A useful discussion can take place about the service which can be performed for the youngster by the youth organization. This, of course, will vary from time to time, and from place to place, depending upon general social and cultural factors. In a sense, youth work is always trying to fill in the gaps that are left by the other educational agencies like home, school and church.
For Hannah More at the end of the 18th century, the need was for basic education-the three R’s-and social control. “I have a little plan”, she wrote to her neighbours in a Cheddar parish, “which I hope will secure your orchards from being robbed, your rabbits from being shot, your poultry from being stolen and which may lower the poor-rates”. The Girls Friendly Society sprang up to meet the needs of young girls, away from home in domestic service-often sent out to their first place at the tender age of eleven. The Boys’ Brigade originated mainly because of the desire of William Smith to retain older boys in the Sunday School. During the Second World War, the attendances at mixed youth clubs were very high: it was enough to provide a place for the young people to go: the streets were blacked-out and many places of entertainment were closed. These are only a few examples chosen at random from many more which [page 10] clamour to be mentioned. Clearly, “what youth work can do for young people” differs from one period to another in our British history.
Likewise, a variegated pattern emerges when we look out over the contemporary scene. If you wanted to meet the deepest needs of many thousands of youngsters in Calcutta, you would find them a permanent job and provide them with shelter and a good diet. A major part of official Jamaican youth service is training young men between 14 and 18 in agricultural skills. Indeed, in the modern world, one has to be a wealthy country in order to be able to afford a youth service which is “leisure-orientated”: more frequently in the poorer two-thirds of the world it is concerned with basic education, jobs, food, shelter, health and a clean water supply: in Penang, Malaysia, the youth officers recently propounded a scheme whereby all the traffic meters of the city were uprooted, to provide work as traffic wardens for the many unemployed youths in the city: the job also carries the privilege of attendance in the afternoon at a college of further education. In the same country, land settlement schemes for the young are part of the provision of the agency. There are still many countries where a large part of the efforts of youth workers are directed into the fight for the literacy of a younger generation who have had little schooling.

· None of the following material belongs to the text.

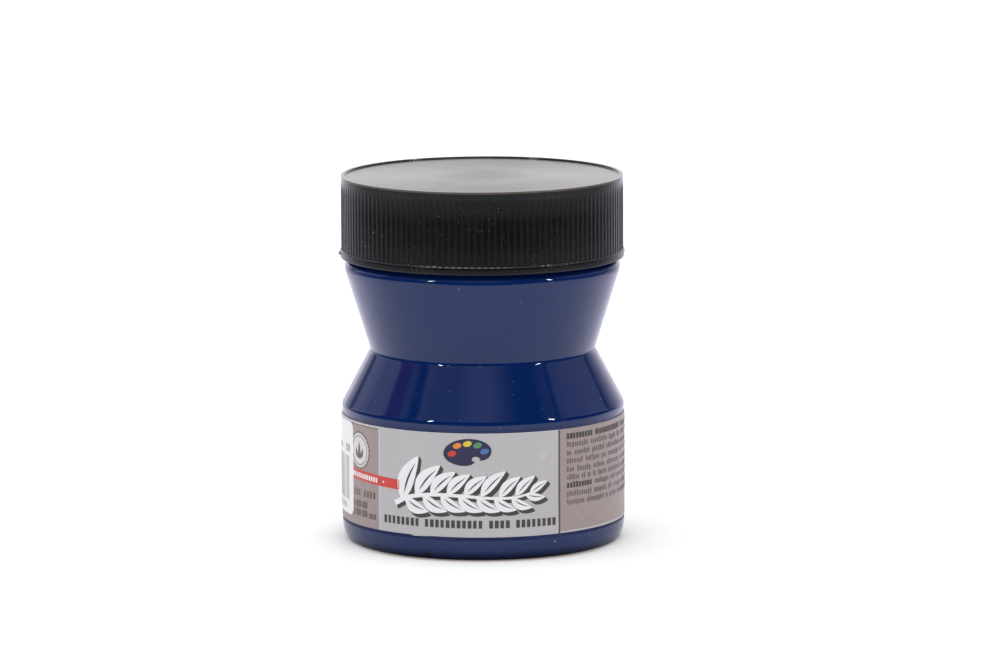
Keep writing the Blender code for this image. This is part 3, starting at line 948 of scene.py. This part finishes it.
# ---------------------------------------------------------------------- pieces
mat_jar = jar_material()
mat_paint = paint_material()
mat_lid = lid_material()
mat_liner = liner_material()
mat_silver = film_material("label_film", light=(0.500, 0.490, 0.500), dark=(0.455, 0.445, 0.457),
                           weave=0.10, weave_depth=0.012, rough_range=(0.30, 0.42))
mat_taupe = film_material("label_taupe_print", light=(0.415, 0.337, 0.330),
                          dark=(0.380, 0.307, 0.302), weave=0.62, weave_depth=0.020,
                          rough_range=(0.36, 0.50))
mat_grey_ink = ink_material("ink_dark_grey", srgb(66, 63, 60))
mat_white_ink = ink_material("ink_white", srgb(232, 232, 235), rough=0.38, speckle=0.05, drift=0.03)
mat_red_ink = ink_material("ink_red", srgb(203, 66, 56), rough=0.40, speckle=0.05)
mat_navy_ink = ink_material("ink_navy", srgb(44, 42, 78))
mat_brown_ink = ink_material("ink_brown", srgb(96, 74, 66))
mat_small_ink = ink_material("ink_small_print", srgb(104, 93, 90))
mat_pale_ink = ink_material("ink_pale", srgb(214, 211, 209), rough=0.40, speckle=0.05, drift=0.03)
mat_rule_ink = ink_material("ink_cool_grey", srgb(196, 196, 203), rough=0.40, speckle=0.05,
                            drift=0.03)
mat_varnish = ink_material("ink_clear_varnish", srgb(197, 195, 197), rough=0.16, speckle=0.03,
                           drift=0.02)
mat_paper = paper_material()
mat_bar_ink = ink_material("ink_bars", srgb(158, 157, 160), rough=0.5)

fit(build_jar(mat_jar), "jar", "jar_body")
fit(build_paint(mat_paint), "jar", "paint_fill")
fit(build_lid(mat_lid), "lid", "screw_lid")
fit(build_liner(mat_liner), "liner", "lid_liner")

# The film: nearly a full turn, open at the back, with a step and one lifted tip
# on its lower edge, left of the front.
FILM_HALF = math.pi * ARC_R - 1.6
FILM_LOWER_EDGE = [                  # (run, height above FILM_BOTTOM)
    (-FILM_HALF, 0.0), (-34.5, 0.0), (-19.0, 0.02), (-13.4, 0.05), (-13.0, -0.18),
    (-9.6, -0.10), (-9.0, 0.02), (0.0, 0.0), (30.0, 0.0), (FILM_HALF, 0.0)]


def film_ripple(run, z):
    edge = max(0.0, 1.0 - (z - FILM_BOTTOM) / 1.2)
    lift = math.exp(-((run + 12.6) / 0.9) ** 2) * edge
    return 0.22 * lift + 0.012 * math.sin(run * 0.33) * math.sin(z * 0.27 + 1.0)


film_outline = [(run, FILM_BOTTOM + rise) for run, rise in FILM_LOWER_EDGE]
film_outline += [(FILM_HALF, FILM_TOP), (-FILM_HALF, FILM_TOP)]
film_levels = [FILM_BOTTOM + rise for rise in (0.35, 0.7, 1.2, 1.6)]
film_levels += [FILM_BOTTOM + 1.6 + 2.0 * i for i in range(1, 12)]
fit(wrapped("label_film_wrap", [film_outline], FILM_INNER_R, FILM_R, mat_silver, film_ripple,
            levels=film_levels), "jar", "wrap_label")


def print_piece(name, polygons, level, mat, lattice=LATTICE):
    """A layer of print; level 1 sits just above the film, level 2 above that."""
    outer = FILM_R + PRINT_STEP * level
    fit(wrapped(name, polygons, outer - PRINT_THICK, outer, mat, film_ripple, lattice),
        "jar")


# Side panels and the rules that part them from the front panel.
LEFT_EDGE, RIGHT_EDGE = at_deg(-40.3), at_deg(38.1)
PANEL_BACK_LEFT, PANEL_BACK_RIGHT = -100.4, 100.2
RULE_WIDTH = 0.42
RULE_BOTTOM, RULE_TOP = FILM_BOTTOM + 0.02, FILM_TOP - 0.02
print_piece("label_left_panel", [rect(PANEL_BACK_LEFT, RULE_BOTTOM, LEFT_EDGE, FILM_TOP - 0.70)],
            1, mat_taupe)
print_piece("label_right_panel",
            [rect(RIGHT_EDGE + 0.45, FILM_BOTTOM + 0.45, PANEL_BACK_RIGHT, RULE_TOP)],
            1, mat_taupe)
print_piece("label_edge_rules",
            [rect(RIGHT_EDGE, RULE_BOTTOM, RIGHT_EDGE + RULE_WIDTH, RULE_TOP),
             rect(PANEL_BACK_LEFT, FILM_TOP - 0.72, LEFT_EDGE, FILM_TOP - 0.56)],
            1.2, mat_brown_ink)
print_piece("label_light_rules",
            [rect(LEFT_EDGE, RULE_BOTTOM, LEFT_EDGE + RULE_WIDTH, RULE_TOP),
             rect(LEFT_EDGE + RULE_WIDTH, FILM_TOP - 0.16, RIGHT_EDGE, FILM_TOP - 0.01)],
            1.2, mat_rule_ink)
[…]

Let us now-after this swift journey into the past and across the face of the earth-return to our own country at the present. What can youth work hope to give to a significant number of British young people, that they need and that will probably not be provided adequately and at the right time, by all the other agencies of our society? It is not bread or clothes or shelter or basic education. The general answer given at this point is “social education”, but we can spend a little time seeking what this means.

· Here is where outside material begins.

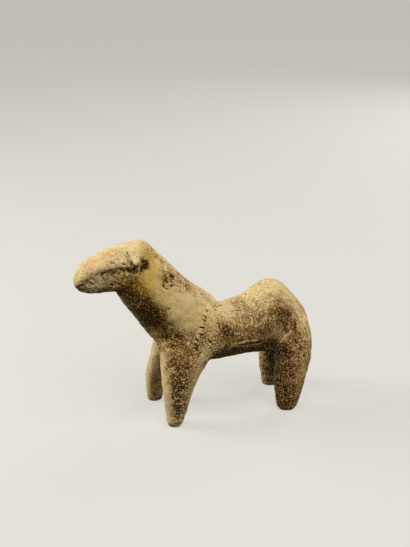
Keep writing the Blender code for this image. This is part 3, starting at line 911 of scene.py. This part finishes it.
class CLAYHORSE_OT_stage(bpy.types.Operator):
    """Set out the floor, the lights and the camera"""

    bl_idname = "clayhorse.stage"
    bl_label = "Floor, Lights and Camera"

    def execute(self, context):
        settings = context.scene.clay_stage
        self.lay_floor(settings)
        self.hang_lights(settings)
        self.place_camera(context)
        return {"FINISHED"}

    def lay_floor(self, settings):
        """Pale paper that curves up far off, all the way round."""
        bpy.ops.object.select_all(action="DESELECT")
        bpy.ops.mesh.primitive_circle_add(vertices=96, radius=PAPER_RADIUS, fill_type="NGON")
        floor = bpy.context.object
        floor.name = "floor"
        bpy.ops.object.mode_set(mode="EDIT")
        bpy.ops.mesh.select_mode(type="EDGE")
        bpy.ops.mesh.select_all(action="SELECT")
        bpy.ops.mesh.region_to_loop()
        bpy.ops.mesh.extrude_region_move(TRANSFORM_OT_translate={"value": (0, 0, PAPER_WALL)})
        bpy.ops.object.mode_set(mode="OBJECT")
        for edge in floor.data.edges:
            edge.select = all(floor.data.vertices[i].co.z < PAPER_WALL / 2 for i in edge.vertices)
        bpy.ops.object.mode_set(mode="EDIT")
        bpy.ops.mesh.bevel(offset=PAPER_CURVE, segments=16)
        bpy.ops.object.mode_set(mode="OBJECT")
        bpy.ops.object.shade_smooth()
        floor.data.materials.append(pale_paper(settings))
        # It throws no light back on the horse
        floor.visible_diffuse = False

    def hang_lights(self, settings):
        """A broad soft box above, one behind each end, and one in front."""
        # Each has its name, place, size and power
        boxes = (
            ("top", (0.00, -0.26, 0.60), (0.90, 0.45), settings.top_power),
            ("left", (-0.50, 0.26, 0.30), (0.35, 0.35), settings.side_power),
            ("right", (0.62, 0.43, 0.30), (0.42, 0.42), RIGHT_SHARE * settings.side_power),
            ("front", (0.22, -0.72, 0.42), (0.60, 0.60), settings.fill_power),
        )
        for name, place, size, power in boxes:
            bpy.ops.object.light_add(type="AREA", location=place)
            lamp = bpy.context.object
            lamp.name = name + "_light"
            lamp.data.shape = "RECTANGLE"
            lamp.data.size, lamp.data.size_y = size
            lamp.data.energy = power
            towards = Vector(LAMPS_AIM) - Vector(place)
            lamp.rotation_euler = towards.to_track_quat("-Z", "Y").to_euler()
        world = bpy.data.worlds.new("studio")
        bpy.context.scene.world = world
        world.use_nodes = True
        room = world.node_tree.nodes["Background"]
        room.inputs["Color"].default_value = linear(ROOM_COLOUR)
        room.inputs["Strength"].default_value = ROOM_LIGHT

    def place_camera(self, context):
        """The photograph's own view, from the left and a little in front and above."""
        turn = math.radians(VIEW_TURN)
        tilt = math.radians(VIEW_TILT)
        back = Vector((math.sin(turn) * math.cos(tilt), -math.cos(turn) * math.cos(tilt), math.sin(tilt)))
        bpy.ops.object.camera_add(location=Vector(VIEW_AIM) * MM + back * VIEW_DISTANCE * MM)
        camera = bpy.context.object
        camera.rotation_euler = (-back).to_track_quat("-Z", "Y").to_euler()
        camera.data.lens = 70.0
        camera.data.sensor_fit = "VERTICAL"
        camera.data.sensor_height = 36.0
        camera.data.clip_start = 0.01
        context.scene.camera = camera


def pale_paper(settings):
    """Matt pale paper, plain, so that nothing on it draws the eye. It glows, so that it is evenly pale."""
    material = bpy.data.materials.new("matt_pale_paper")
    material.use_nodes = True
    shader = material.node_tree.nodes["Principled BSDF"]
    shader.inputs["Base Color"].default_value = tuple(settings.floor)
    shader.inputs["Roughness"].default_value = 0.95
    shader.inputs["Specular IOR Level"].default_value = 0.1
    shader.inputs["Emission Color"].default_value = tuple(settings.floor)
    shader.inputs["Emission Strength"].default_value = settings.paper_glow
    return material


class CLAYHORSE_PT_panel(bpy.types.Panel):
    """The sizes and colours of the clay horse, and the steps that make it"""

    bl_idname = "CLAYHORSE_PT_panel"
    bl_label = "Clay Horse"
    bl_space_type = "VIEW_3D"
    bl_region_type = "UI"
    bl_category = "Clay Horse"

    def draw(self, context):
        for kind in GROUPS:
            group = getattr(context.scene, kind)
            box = self.layout.box()
            for name in group.bl_rna.properties.keys():
                if name not in ("rna_type", "name"):
                    box.prop(group, name)
        for step in STEPS:
            self.layout.operator(step.bl_idname)


GROUPS = {
    "clay_skin": ClaySkinSettings,
    "clay_colours": ClayColourSettings,
    "clay_stage": StageSettings,
}
STEPS = (CLAYHORSE_OT_clay_skin, CLAYHORSE_OT_stage)
CLASSES = (*GROUPS.values(), *STEPS, CLAYHORSE_PT_panel)


def register():
    for kind in CLASSES:
        bpy.utils.register_class(kind)
    for name, group in GROUPS.items():
        setattr(bpy.types.Scene, name, PointerProperty(type=group))


def unregister():
    for name in GROUPS:
        delattr(bpy.types.Scene, name)
    for kind in reversed(CLASSES):
        bpy.utils.unregister_class(kind)


def main():
    """Make the skin and the stage."""
    register()
    bpy.context.scene.view_settings.view_transform = "Standard"
    bpy.ops.clayhorse.clay_skin()
    bpy.ops.clayhorse.stage()


if __name__ == "__main__":
    main()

The answer of the “Albemarle” Report (1960) is “association, training and challenge”. Our best efforts can provide opportunities for young people to meet those of their own age in social circumstances: provide “courses” of various kinds: and present the youngster with challenges that will stimulate his growth and development. Good as this was at the time, there are those who wonder whether it still serves as the most useful description of “social education”. For one thing, it was written over a decade ago and much happens in twelve years at a time of rapid social change. Significantly, the Albemarle report, in writing about youth culture, has nothing to say about drug-addiction, a multi-racial society, the students’ protests and demands for participation or the lowering of the age of majority. Yet all those are live issues in a world where young people are growing up to-day. The second objection in my view, is even more serious to-day. The “Albemarle” definition is inadequate because it concentrates on the young person as an individual and does scant justice to the role of personal relationships and community involvement in his well-being. (See 4. below for a more detailed explanation of what is meant here.) [page 11]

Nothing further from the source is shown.